— Start RECORD EXTRACTS —

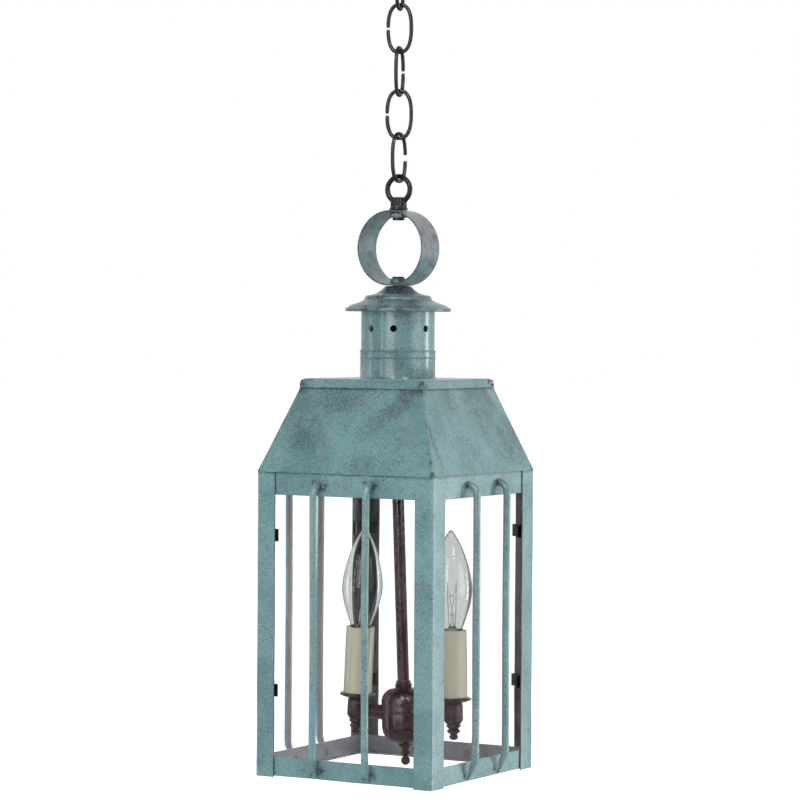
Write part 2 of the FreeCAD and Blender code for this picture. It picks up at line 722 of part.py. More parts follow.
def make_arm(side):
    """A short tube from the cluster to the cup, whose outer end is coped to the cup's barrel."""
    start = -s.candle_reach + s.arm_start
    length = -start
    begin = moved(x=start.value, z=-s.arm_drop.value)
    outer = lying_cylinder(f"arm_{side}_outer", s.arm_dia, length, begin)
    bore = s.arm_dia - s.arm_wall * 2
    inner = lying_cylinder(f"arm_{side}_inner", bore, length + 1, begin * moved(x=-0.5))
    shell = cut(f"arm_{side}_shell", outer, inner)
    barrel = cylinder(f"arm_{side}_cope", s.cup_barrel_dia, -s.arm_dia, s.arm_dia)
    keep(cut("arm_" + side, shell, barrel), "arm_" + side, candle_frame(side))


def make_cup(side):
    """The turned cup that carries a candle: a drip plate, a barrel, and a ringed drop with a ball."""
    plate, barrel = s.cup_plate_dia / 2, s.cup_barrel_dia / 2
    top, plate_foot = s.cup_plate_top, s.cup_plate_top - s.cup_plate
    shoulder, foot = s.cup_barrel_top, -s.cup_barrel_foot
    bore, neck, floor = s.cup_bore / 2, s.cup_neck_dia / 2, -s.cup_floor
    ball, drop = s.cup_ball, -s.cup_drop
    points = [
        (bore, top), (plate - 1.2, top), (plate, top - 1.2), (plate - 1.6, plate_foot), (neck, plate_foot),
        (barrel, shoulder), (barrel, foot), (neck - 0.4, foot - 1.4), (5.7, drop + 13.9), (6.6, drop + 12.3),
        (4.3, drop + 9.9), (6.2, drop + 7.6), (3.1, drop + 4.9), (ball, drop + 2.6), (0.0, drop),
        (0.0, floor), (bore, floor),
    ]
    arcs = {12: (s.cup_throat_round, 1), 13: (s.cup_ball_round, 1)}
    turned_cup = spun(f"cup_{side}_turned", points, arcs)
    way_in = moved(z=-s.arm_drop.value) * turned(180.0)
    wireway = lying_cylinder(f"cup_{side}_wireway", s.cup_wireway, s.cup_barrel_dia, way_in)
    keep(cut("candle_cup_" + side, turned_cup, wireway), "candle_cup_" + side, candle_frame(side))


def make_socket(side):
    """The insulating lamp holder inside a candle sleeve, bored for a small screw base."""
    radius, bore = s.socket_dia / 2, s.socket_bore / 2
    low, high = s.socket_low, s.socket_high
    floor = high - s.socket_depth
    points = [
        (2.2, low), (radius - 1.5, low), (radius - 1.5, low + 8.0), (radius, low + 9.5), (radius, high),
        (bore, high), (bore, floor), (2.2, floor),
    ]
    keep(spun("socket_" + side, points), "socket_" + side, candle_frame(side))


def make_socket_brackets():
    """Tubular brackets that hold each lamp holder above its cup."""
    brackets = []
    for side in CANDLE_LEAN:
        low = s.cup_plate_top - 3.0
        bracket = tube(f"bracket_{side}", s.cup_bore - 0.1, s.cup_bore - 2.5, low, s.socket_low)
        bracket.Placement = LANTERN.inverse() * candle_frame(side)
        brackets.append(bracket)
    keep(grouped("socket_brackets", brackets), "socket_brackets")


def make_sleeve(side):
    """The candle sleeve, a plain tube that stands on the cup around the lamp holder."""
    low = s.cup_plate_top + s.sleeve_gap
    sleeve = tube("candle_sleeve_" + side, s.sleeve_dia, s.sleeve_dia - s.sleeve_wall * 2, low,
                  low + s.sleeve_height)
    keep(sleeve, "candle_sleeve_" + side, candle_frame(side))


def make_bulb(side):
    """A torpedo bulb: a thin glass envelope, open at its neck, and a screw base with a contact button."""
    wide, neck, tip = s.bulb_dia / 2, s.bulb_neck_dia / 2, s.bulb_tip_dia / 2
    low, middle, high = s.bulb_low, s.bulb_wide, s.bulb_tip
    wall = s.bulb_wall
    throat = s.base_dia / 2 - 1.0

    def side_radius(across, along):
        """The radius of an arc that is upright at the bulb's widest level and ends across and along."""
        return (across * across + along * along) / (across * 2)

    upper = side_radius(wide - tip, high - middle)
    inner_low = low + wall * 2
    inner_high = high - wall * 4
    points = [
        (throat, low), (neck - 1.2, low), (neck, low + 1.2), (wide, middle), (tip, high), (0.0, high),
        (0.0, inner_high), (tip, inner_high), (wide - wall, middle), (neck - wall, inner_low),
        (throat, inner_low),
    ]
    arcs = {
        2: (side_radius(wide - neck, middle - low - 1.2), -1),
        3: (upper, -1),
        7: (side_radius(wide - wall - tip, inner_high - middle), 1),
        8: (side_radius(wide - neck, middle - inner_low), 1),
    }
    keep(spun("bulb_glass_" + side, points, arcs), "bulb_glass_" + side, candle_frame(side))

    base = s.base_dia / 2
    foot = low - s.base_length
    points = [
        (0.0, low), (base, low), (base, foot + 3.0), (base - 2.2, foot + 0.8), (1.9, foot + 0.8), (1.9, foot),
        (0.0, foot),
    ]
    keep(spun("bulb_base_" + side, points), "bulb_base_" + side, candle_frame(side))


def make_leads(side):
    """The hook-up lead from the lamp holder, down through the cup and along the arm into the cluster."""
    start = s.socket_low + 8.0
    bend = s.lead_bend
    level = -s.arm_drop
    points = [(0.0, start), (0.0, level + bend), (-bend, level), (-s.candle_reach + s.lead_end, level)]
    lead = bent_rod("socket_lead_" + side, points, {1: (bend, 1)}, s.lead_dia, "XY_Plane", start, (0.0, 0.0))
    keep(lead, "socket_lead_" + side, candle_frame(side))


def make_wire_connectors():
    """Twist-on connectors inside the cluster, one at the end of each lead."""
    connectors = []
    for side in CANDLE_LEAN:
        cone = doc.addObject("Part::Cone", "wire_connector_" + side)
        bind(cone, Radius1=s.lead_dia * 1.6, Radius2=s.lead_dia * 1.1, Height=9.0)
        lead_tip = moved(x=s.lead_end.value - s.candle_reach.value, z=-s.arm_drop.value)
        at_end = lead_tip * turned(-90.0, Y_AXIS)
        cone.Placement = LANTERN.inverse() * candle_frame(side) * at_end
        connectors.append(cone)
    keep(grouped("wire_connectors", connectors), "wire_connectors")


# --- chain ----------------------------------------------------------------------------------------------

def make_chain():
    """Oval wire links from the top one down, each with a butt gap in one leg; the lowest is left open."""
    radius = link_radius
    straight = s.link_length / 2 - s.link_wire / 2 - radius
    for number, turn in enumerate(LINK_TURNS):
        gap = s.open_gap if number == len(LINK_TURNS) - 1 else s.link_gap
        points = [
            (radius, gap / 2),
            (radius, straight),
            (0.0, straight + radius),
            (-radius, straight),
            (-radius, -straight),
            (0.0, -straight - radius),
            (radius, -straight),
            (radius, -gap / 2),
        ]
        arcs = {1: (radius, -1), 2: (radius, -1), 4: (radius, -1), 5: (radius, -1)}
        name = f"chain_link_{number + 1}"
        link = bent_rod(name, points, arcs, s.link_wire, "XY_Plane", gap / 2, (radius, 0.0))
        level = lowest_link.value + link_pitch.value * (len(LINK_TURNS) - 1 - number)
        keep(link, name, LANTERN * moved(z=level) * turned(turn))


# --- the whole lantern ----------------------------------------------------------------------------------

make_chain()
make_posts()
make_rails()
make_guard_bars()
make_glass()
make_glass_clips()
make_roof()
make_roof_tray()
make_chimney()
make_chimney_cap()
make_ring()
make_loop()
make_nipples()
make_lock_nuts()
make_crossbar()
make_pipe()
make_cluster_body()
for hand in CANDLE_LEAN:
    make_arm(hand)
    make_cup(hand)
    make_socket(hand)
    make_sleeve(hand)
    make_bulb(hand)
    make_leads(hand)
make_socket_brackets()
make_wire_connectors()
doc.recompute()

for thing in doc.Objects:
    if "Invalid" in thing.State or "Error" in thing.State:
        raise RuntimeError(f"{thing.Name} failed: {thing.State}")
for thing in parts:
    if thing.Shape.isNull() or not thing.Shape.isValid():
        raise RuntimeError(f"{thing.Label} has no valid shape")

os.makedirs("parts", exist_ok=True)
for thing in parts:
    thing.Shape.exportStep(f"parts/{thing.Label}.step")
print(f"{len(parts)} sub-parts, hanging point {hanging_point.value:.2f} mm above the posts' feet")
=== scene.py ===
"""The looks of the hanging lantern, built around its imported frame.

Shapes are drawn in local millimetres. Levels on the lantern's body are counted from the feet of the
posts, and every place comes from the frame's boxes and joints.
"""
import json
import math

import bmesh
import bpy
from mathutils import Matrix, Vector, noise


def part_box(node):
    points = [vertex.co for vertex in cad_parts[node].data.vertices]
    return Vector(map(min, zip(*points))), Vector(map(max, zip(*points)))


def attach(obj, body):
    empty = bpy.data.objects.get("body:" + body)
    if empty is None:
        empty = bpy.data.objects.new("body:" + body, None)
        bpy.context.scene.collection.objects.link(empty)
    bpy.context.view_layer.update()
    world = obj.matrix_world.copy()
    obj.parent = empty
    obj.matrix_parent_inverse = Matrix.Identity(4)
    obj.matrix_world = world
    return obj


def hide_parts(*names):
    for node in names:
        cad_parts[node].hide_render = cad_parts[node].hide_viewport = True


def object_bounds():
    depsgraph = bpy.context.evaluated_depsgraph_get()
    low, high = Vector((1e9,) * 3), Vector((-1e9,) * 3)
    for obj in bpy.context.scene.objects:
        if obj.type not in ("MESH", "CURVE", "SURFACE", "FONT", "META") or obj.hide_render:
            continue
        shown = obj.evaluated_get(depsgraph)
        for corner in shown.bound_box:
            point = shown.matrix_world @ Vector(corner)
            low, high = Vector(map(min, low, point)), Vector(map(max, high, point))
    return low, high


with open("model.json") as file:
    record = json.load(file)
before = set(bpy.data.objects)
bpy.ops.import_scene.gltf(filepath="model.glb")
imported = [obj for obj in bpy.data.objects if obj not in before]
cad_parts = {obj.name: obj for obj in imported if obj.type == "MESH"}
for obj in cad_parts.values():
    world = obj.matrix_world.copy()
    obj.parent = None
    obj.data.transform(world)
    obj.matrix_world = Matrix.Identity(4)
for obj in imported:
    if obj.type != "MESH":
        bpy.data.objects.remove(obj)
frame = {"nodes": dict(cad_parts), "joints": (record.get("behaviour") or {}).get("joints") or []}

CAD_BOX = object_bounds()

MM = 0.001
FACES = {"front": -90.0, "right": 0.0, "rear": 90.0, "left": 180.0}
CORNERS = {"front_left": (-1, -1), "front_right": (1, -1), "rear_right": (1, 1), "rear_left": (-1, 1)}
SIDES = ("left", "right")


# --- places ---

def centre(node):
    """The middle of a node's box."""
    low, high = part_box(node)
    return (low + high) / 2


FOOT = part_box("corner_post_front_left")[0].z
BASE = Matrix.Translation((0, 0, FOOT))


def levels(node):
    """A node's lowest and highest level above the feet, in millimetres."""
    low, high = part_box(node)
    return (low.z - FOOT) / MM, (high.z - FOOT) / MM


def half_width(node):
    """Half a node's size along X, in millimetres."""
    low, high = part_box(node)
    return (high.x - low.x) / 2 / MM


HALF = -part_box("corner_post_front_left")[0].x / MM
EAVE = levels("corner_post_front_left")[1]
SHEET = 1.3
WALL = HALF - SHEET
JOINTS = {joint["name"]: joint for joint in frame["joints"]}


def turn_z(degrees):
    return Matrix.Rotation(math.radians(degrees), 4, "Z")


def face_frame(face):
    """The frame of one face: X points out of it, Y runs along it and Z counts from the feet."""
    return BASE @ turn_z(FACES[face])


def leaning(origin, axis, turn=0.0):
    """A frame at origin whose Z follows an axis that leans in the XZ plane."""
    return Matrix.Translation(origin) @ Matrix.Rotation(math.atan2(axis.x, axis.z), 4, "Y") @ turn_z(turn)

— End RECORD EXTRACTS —
— Start RECORD EXTRACTS —

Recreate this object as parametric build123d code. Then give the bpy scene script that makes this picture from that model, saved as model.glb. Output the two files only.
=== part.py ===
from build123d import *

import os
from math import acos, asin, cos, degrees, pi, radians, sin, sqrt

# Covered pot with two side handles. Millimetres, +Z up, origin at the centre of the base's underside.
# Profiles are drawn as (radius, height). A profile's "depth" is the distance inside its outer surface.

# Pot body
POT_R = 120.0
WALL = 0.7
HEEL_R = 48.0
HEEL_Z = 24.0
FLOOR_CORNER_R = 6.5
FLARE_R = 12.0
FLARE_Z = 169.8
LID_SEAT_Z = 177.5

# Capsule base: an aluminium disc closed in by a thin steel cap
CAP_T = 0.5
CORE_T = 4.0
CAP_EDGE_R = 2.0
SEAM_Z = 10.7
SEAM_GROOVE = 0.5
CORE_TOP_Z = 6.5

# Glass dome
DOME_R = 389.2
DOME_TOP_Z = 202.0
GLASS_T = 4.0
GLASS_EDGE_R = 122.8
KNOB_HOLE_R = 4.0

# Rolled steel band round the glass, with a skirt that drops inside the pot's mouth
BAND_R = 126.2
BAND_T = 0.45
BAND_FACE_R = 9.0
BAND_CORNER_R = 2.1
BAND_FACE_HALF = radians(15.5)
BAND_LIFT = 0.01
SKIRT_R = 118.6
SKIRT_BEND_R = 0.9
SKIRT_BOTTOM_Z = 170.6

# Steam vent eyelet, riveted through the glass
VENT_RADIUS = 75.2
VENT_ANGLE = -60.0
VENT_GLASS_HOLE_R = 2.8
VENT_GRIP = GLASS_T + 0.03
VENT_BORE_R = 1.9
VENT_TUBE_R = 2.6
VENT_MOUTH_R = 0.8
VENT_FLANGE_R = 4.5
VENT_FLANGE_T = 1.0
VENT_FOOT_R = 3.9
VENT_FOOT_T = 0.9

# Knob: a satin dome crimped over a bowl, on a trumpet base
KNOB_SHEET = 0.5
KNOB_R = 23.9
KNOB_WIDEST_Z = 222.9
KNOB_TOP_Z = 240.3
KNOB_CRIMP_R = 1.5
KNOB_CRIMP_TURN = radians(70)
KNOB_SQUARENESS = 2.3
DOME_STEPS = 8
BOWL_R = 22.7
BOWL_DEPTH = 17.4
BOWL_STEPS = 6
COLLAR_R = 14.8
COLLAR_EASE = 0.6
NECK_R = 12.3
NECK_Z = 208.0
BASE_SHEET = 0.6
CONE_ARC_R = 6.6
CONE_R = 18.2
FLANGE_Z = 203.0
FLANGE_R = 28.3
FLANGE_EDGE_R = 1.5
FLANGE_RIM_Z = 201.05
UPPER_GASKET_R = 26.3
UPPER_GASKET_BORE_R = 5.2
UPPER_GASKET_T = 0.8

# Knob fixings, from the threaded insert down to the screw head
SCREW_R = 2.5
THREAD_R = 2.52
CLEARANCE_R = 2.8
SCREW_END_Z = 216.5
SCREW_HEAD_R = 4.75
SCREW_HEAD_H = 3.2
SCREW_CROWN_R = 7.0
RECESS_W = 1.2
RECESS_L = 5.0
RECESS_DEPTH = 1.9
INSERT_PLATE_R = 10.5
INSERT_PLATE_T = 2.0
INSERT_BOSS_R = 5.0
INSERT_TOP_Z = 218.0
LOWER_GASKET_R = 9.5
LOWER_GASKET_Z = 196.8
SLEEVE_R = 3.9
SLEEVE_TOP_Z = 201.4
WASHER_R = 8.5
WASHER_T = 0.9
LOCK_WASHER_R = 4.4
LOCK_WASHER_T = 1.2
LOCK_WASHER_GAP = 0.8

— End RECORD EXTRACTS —

> **WHAT THE TASK ASKS**
Of the entries above, repeat exactly the lines from the line with "make_loop()" through the line with "obj.matrix_world = world", both of them included.

> **EXPECTED ANSWER**
make_loop()
make_nipples()
make_lock_nuts()
make_crossbar()
make_pipe()
make_cluster_body()
for hand in CANDLE_LEAN:
    make_arm(hand)
    make_cup(hand)
    make_socket(hand)
    make_sleeve(hand)
    make_bulb(hand)
    make_leads(hand)
make_socket_brackets()
make_wire_connectors()
doc.recompute()

for thing in doc.Objects:
    if "Invalid" in thing.State or "Error" in thing.State:
        raise RuntimeError(f"{thing.Name} failed: {thing.State}")
for thing in parts:
    if thing.Shape.isNull() or not thing.Shape.isValid():
        raise RuntimeError(f"{thing.Label} has no valid shape")

os.makedirs("parts", exist_ok=True)
for thing in parts:
    thing.Shape.exportStep(f"parts/{thing.Label}.step")
print(f"{len(parts)} sub-parts, hanging point {hanging_point.value:.2f} mm above the posts' feet")
=== scene.py ===
"""The looks of the hanging lantern, built around its imported frame.

Shapes are drawn in local millimetres. Levels on the lantern's body are counted from the feet of the
posts, and every place comes from the frame's boxes and joints.
"""
import json
import math

import bmesh
import bpy
from mathutils import Matrix, Vector, noise


def part_box(node):
    points = [vertex.co for vertex in cad_parts[node].data.vertices]
    return Vector(map(min, zip(*points))), Vector(map(max, zip(*points)))


def attach(obj, body):
    empty = bpy.data.objects.get("body:" + body)
    if empty is None:
        empty = bpy.data.objects.new("body:" + body, None)
        bpy.context.scene.collection.objects.link(empty)
    bpy.context.view_layer.update()
    world = obj.matrix_world.copy()
    obj.parent = empty
    obj.matrix_parent_inverse = Matrix.Identity(4)
    obj.matrix_world = world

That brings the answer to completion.